Le présent CD nous offre un large panorama de son talent, à travers les opéras qu'elle avait à son répertoire. Enregistrée pendant les meilleures années à Budapest, la cantatrice est souvent idéale d'intelligence et d'interprétation. Elle apporte un soin et une attention à chaque syllabe. À part quelques notes difficiles du chef-d'œuvre de l'opéra national hongrois, le très injustement méconnu Hunyadi Laszlo (Erkel), son colorature est particulièrement adapté à ce qu'elle interprète. Une mention particulière doit être faite à sa Tatiana (Eugène Onéguine). On ne dispose ici que de l'air complet de la lettre, mais ce sont onze minutes et demie de bonheur. Rarement l'héroïne romantique de Tchaïkovski avait été mieux campée, toute naïveté et tendresse, avec une voix slave aux graves de bronze et aux aigus puissants, malgré une voix déjà usée.

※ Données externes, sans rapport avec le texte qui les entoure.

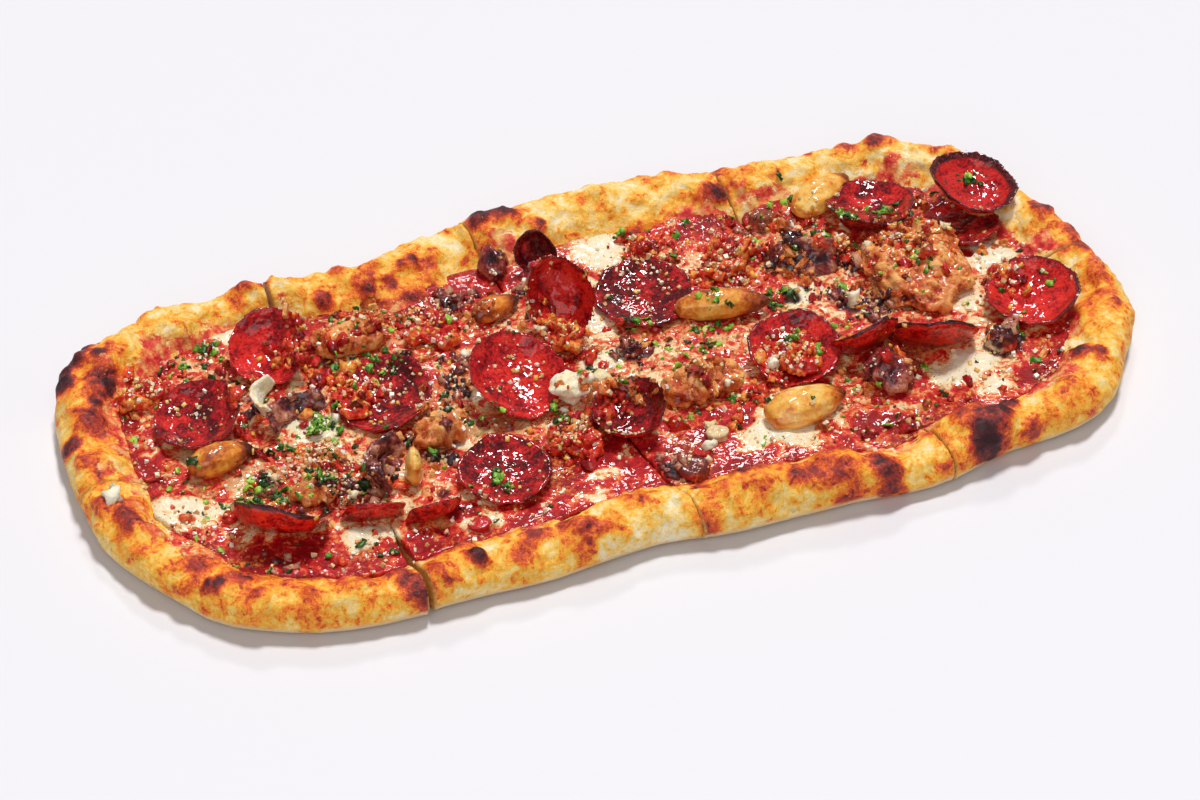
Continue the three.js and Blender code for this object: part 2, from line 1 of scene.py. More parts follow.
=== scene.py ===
# Bee sting pizza: an oblong flatbread in eight slices, with a blistered golden rim, melted cheese and
# sauce, glossy cupped pepperoni, roasted garlic, sausage, bacon, onion and chili paste, and with chopped
# parsley, grated cheese and crumbs strewn over it. Lengths in this file are in millimetres.
import math

import bpy
import numpy as np
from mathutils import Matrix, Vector


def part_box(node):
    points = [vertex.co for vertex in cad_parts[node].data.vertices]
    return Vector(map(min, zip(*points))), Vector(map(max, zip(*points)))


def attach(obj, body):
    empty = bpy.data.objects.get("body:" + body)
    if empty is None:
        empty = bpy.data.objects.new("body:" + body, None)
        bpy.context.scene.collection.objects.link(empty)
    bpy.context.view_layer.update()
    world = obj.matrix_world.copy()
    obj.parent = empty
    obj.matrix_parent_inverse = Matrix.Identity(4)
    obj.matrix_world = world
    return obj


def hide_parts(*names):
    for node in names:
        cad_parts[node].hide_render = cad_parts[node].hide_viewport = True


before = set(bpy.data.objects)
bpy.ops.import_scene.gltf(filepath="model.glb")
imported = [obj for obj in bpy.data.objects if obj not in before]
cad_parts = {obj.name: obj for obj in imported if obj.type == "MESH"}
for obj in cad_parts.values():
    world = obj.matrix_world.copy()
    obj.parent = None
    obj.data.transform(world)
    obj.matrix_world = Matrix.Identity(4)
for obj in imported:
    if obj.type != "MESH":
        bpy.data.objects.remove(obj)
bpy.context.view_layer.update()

bl_info = {
    "name": "Bee sting pizza",
    "version": (1, 0, 0),
    "blender": (4, 5, 0),
    "location": "3D Viewport > Sidebar > Pizza",
    "description": "Bakes, melts, glazes and strews the pieces of an oblong pizza",
    "category": "Add Mesh",
}

BODY = "root"
MM = 0.001

# The rim, in millimetres in from the outer edge
RIM_END = 24
RIM_TOP_END = 16
# How far the melted cheese has run back over the cuts, away from the rim
MELTED_LIP = 1.1
# How far the crust has swollen back over the cuts, and the sauce under the foot of the rim
CRUST_LIP = 0.36
SAUCE_FOOT = 1.8
# How far the solids were moved to stand over their own middle
SOLIDS_SHIFT = np.array([-0.58, -1.1])
# A wall of a slice that is at least this large, in square millimetres, was left by a cut
CUT_WALL_AREA = 40
# The outer edge is found every few degrees, and then given as this many points
EDGE_DEGREES = 3
EDGE_POINTS = 720
# A round slice's outline is found in this many directions
DISC_SECTORS = 24

# The small crumbs that the solids strew over the sauce: how many there are, the length and width of
# their field, the step from each to the next as shares of it, and how their width and tone run
CRUMB_COUNT = 12
CRUMB_FIELD = (354, 171)
CRUMB_STEPS = np.array([0.7548776662, 0.569840291])
CRUMB_WIDTH = 3
CRUMB_WIDENING = 1.6
CRUMB_WIDTH_STEP = 0.618
CRUMB_TONE_STEP = 0.382

# Burnt places of the rim: x, y, length, width, heading in degrees, and how burnt
BURNS = [
    (-160, 59, 26, 8, 35, 0.9), (-156, 44, 16, 12, 10, 0.55), (-163, 31, 11, 12, 0, 0.45),
    (-171, 10, 10, 14, 0, 0.5), (-170, 3, 9, 8, 0, 0.42), (-168, -20, 9, 10, 0, 0.3),
    (-169, -34, 8, 8, 0, 0.3), (-155, -48, 14, 10, -30, 0.4), (-144, -59, 16, 8, -20, 0.35),
    (-126, -66, 18, 8, -6, 0.4), (-113, -75, 17, 9, 0, 0.5), (-128, -80, 12, 8, 20, 0.4),
    (-96, -74, 9, 12, 0, 0.45), (-72, -78, 8, 9, 0, 0.5), (-60, -80, 7, 8, 0, 0.42),
    (-53, -74, 11, 14, -30, 0.55), (-36, -83, 8, 6, 0, 0.4), (-30, -78, 18, 7, 8, 0.5),
    (9, -64, 17, 10, 12, 0.66), (26, -70, 8, 14, 0, 0.5), (45, -80, 16, 12, 0, 0.66),
    (52, -90, 18, 10, 0, 0.7), (66, -84, 13, 16, 10, 0.78), (55, -70, 10, 8, 0, 0.6),
    (104, -75, 16, 19, 20, 0.82), (118, -82, 13, 7, 35, 0.8), (148, -54, 10, 9, 30, 0.5),
    (153, -60, 8, 7, 40, 0.5), (166, -40, 7, 8, 0, 0.35), (172, 0, 8, 18, 0, 0.5),
    (168, 18, 12, 14, 15, 0.74), (176, 8, 8, 12, 0, 0.5), (130, 69, 13, 8, 10, 0.82),
    (158, 42, 10, 10, 30, 0.42), (-9, 77, 20, 8, 0, 1.0), (2, 71, 10, 7, 0, 0.5),
    (66, 68, 14, 9, -10, 0.5), (-59, 65, 13, 11, 0, 0.55), (-46, 54, 16, 8, 20, 0.55),
    (-44, 67, 9, 7, 0, 0.5), (-103, 68, 10, 6, 0, 0.4),
    (92, 78, 16, 6, 0, 0.3), (-130, 72, 12, 5, 20, 0.4),
]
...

Outre les Médée et Macbeth déjà évoquées, une large part est faite aux opéras italiens. Verdi est particulièrement bien servi avec la scène d'Odabella (Attila) et l'air de Giselda (I Lombardi), extraits des intégrales réalisées pour le label hongrois. Lesvéristes, enregistrés plus tardivement, le sont tout autant avec les deux airs d'Adrienne Lecouvreur (Cilea), l'air de La Wally (Catalani) et – sa tessiture le permettant – la romance de Santuzza de Cavalleria Rusticana (Mascagni), d'ordinaire dévolue aux mezzos. En revanche, l'auditeur pourra y constater, dans l'aigu devenu difficile et le grave trop poitriné, les ruptures d'une voix que la chanteuse ne maîtrise plus tout à fait. Consciencieusement accompagnée par des orchestres hongrois, cette compilation variée ne démérite pas et reste un excellent témoignage de l'art de la cantatrice qu'on se doit de redécouvrir d'urgence.